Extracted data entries
>> begin

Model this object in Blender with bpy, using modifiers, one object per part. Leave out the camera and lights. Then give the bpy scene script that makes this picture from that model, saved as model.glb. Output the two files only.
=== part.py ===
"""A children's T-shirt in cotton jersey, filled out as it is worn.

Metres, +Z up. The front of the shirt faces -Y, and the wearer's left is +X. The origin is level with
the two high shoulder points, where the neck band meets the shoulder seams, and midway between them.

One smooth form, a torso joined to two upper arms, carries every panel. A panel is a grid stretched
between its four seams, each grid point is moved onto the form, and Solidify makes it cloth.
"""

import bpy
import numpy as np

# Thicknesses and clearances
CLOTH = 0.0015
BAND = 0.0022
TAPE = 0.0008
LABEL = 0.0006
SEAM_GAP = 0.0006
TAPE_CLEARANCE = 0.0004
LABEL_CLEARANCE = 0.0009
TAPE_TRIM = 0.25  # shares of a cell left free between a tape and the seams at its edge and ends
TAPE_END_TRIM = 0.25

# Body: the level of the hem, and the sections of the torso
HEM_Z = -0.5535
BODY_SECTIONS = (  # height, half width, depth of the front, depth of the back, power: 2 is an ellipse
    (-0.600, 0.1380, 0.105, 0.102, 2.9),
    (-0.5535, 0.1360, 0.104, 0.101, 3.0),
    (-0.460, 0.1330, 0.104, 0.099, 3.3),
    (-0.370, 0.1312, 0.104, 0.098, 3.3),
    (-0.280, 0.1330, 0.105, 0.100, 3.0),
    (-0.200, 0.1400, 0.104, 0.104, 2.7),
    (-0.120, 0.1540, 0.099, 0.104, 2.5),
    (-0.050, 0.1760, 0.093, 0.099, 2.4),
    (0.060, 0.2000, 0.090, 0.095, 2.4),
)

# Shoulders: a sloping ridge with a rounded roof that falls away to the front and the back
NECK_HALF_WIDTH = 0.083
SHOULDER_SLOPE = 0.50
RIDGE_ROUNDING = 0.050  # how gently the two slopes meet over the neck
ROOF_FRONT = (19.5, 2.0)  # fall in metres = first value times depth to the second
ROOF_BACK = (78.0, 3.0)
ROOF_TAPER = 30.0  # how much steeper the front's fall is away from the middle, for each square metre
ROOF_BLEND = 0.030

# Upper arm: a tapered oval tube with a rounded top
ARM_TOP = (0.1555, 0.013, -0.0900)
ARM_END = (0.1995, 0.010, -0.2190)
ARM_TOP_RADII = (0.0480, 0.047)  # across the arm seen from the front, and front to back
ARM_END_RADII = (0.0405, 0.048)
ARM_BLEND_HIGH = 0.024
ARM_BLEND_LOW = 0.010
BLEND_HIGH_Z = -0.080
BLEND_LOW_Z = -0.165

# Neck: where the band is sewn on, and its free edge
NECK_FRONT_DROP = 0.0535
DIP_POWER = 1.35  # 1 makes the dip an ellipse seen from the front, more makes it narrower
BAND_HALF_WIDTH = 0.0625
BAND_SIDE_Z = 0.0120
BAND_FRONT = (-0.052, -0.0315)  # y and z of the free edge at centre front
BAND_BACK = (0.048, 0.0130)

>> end
>> begin

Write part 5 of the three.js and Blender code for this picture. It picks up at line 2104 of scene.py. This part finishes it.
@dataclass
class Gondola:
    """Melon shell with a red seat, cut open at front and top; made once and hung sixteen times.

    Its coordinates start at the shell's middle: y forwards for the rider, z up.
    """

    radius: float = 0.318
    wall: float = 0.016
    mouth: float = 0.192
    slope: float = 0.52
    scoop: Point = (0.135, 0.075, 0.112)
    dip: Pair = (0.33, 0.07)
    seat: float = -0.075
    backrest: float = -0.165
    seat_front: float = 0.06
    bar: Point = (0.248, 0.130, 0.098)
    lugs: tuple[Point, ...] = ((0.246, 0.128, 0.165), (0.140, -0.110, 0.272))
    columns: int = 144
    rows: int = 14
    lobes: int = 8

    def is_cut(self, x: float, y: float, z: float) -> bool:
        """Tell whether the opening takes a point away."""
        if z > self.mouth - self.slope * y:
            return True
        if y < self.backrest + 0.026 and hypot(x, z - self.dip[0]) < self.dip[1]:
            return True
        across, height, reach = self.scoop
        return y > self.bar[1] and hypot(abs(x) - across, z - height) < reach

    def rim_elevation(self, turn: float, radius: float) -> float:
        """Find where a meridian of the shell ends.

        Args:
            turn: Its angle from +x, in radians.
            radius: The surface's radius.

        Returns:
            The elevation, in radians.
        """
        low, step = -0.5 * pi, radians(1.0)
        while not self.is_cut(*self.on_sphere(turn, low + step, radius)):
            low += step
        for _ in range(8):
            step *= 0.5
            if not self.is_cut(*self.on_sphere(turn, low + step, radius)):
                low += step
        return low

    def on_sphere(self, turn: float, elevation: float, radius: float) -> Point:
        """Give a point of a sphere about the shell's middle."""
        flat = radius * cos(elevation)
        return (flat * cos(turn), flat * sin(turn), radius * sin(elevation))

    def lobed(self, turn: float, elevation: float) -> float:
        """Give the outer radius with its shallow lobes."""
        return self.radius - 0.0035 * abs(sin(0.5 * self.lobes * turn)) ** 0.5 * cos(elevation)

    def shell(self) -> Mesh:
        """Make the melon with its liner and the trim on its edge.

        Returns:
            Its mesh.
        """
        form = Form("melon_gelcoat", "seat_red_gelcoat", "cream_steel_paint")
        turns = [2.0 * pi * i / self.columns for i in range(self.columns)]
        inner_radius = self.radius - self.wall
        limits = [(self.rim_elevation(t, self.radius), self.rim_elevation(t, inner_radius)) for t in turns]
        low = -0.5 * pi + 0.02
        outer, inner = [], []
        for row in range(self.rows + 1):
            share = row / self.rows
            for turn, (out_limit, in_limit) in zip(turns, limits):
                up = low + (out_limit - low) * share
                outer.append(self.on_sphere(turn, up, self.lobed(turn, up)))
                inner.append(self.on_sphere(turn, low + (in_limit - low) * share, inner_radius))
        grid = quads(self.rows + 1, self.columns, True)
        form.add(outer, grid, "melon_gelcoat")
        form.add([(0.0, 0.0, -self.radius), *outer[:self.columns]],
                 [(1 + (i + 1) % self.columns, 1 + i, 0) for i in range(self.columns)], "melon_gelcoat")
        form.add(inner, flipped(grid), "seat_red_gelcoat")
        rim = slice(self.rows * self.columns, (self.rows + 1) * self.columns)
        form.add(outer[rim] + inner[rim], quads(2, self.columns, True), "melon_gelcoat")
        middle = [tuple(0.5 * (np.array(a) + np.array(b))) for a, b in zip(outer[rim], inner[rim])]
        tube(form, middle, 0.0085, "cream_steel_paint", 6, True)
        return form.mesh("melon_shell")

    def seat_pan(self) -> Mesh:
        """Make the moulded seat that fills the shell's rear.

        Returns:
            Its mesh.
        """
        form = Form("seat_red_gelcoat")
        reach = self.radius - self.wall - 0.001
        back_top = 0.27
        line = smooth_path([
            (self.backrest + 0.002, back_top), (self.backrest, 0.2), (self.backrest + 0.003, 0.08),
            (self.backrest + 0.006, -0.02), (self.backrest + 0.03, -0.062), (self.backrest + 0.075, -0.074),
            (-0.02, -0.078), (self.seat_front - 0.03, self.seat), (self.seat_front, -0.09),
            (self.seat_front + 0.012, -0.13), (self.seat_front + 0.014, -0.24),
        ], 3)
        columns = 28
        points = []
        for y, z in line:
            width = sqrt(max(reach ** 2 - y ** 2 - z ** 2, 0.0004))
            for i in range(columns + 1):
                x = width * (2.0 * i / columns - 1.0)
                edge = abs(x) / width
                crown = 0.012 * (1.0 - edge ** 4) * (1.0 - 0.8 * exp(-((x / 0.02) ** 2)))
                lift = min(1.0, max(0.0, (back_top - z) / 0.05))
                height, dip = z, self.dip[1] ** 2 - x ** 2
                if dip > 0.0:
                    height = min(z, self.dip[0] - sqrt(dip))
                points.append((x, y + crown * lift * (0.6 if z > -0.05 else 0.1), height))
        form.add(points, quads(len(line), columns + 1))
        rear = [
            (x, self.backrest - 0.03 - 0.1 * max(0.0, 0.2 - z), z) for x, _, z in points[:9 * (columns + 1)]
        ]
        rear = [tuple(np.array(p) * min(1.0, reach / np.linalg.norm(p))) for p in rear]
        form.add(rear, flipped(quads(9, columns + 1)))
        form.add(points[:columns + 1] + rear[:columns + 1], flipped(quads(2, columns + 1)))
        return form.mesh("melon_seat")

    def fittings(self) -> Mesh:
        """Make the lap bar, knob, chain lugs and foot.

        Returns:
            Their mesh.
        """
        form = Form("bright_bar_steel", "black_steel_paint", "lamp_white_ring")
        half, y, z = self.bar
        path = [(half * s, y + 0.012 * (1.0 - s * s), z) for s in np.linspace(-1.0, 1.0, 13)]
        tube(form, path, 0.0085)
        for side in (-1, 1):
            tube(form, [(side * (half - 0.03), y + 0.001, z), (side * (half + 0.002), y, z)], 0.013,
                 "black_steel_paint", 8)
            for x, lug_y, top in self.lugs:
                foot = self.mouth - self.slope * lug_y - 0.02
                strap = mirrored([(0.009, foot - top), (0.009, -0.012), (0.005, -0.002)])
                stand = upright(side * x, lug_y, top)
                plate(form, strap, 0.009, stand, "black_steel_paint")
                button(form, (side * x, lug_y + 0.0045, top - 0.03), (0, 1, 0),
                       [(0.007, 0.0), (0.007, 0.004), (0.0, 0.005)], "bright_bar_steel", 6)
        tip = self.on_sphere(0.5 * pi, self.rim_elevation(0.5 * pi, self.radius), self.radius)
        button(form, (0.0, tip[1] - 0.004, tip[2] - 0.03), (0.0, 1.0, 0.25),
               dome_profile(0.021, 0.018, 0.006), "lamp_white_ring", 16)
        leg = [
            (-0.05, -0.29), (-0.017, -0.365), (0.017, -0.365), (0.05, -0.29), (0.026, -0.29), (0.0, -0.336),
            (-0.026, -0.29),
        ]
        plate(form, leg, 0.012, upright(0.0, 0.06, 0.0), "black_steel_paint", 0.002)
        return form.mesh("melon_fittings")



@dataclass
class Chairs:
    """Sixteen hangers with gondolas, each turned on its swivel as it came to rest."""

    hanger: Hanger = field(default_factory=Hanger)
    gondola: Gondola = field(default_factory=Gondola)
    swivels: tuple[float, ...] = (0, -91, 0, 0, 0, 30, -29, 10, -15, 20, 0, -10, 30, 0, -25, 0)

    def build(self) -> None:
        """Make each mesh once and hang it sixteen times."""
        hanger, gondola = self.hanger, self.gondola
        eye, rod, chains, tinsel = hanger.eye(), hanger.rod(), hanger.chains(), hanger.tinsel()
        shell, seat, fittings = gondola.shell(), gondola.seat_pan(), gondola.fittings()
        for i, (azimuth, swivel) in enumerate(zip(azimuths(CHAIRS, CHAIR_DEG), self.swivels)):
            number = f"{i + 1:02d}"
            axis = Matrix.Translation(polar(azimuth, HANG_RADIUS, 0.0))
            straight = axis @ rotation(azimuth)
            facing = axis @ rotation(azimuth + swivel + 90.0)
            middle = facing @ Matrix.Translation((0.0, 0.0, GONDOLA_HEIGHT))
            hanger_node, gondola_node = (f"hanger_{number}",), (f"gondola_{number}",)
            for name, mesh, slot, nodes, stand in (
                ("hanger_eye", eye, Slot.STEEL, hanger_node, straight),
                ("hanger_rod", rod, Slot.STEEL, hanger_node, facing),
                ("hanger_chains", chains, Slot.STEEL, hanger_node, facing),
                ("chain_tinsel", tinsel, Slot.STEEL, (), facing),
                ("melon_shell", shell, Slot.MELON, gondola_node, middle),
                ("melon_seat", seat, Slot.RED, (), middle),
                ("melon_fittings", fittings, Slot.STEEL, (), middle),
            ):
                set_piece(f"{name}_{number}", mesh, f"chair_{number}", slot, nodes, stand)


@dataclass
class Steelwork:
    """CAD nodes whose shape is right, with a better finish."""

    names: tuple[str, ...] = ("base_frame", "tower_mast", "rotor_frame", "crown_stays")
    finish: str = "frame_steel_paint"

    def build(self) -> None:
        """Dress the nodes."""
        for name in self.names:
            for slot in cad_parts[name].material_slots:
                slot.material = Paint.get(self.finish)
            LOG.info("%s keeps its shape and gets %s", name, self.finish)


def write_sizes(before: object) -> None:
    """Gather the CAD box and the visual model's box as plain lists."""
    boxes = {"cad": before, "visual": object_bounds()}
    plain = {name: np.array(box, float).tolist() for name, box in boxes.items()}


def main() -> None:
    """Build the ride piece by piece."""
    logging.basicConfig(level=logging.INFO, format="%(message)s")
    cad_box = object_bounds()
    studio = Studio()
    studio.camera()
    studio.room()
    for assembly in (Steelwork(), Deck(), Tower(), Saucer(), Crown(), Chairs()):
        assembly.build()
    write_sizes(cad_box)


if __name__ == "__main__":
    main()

>> end

THE EXERCISE
Only the lines from the one containing "Model this object" to the one containing "import numpy as np" are to be printed, both ends included, exactly as written.

TASK ANSWER
Model this object in Blender with bpy, using modifiers, one object per part. Leave out the camera and lights. Then give the bpy scene script that makes this picture from that model, saved as model.glb. Output the two files only.
=== part.py ===
"""A children's T-shirt in cotton jersey, filled out as it is worn.

Metres, +Z up. The front of the shirt faces -Y, and the wearer's left is +X. The origin is level with
the two high shoulder points, where the neck band meets the shoulder seams, and midway between them.

One smooth form, a torso joined to two upper arms, carries every panel. A panel is a grid stretched
between its four seams, each grid point is moved onto the form, and Solidify makes it cloth.
"""

import bpy
import numpy as np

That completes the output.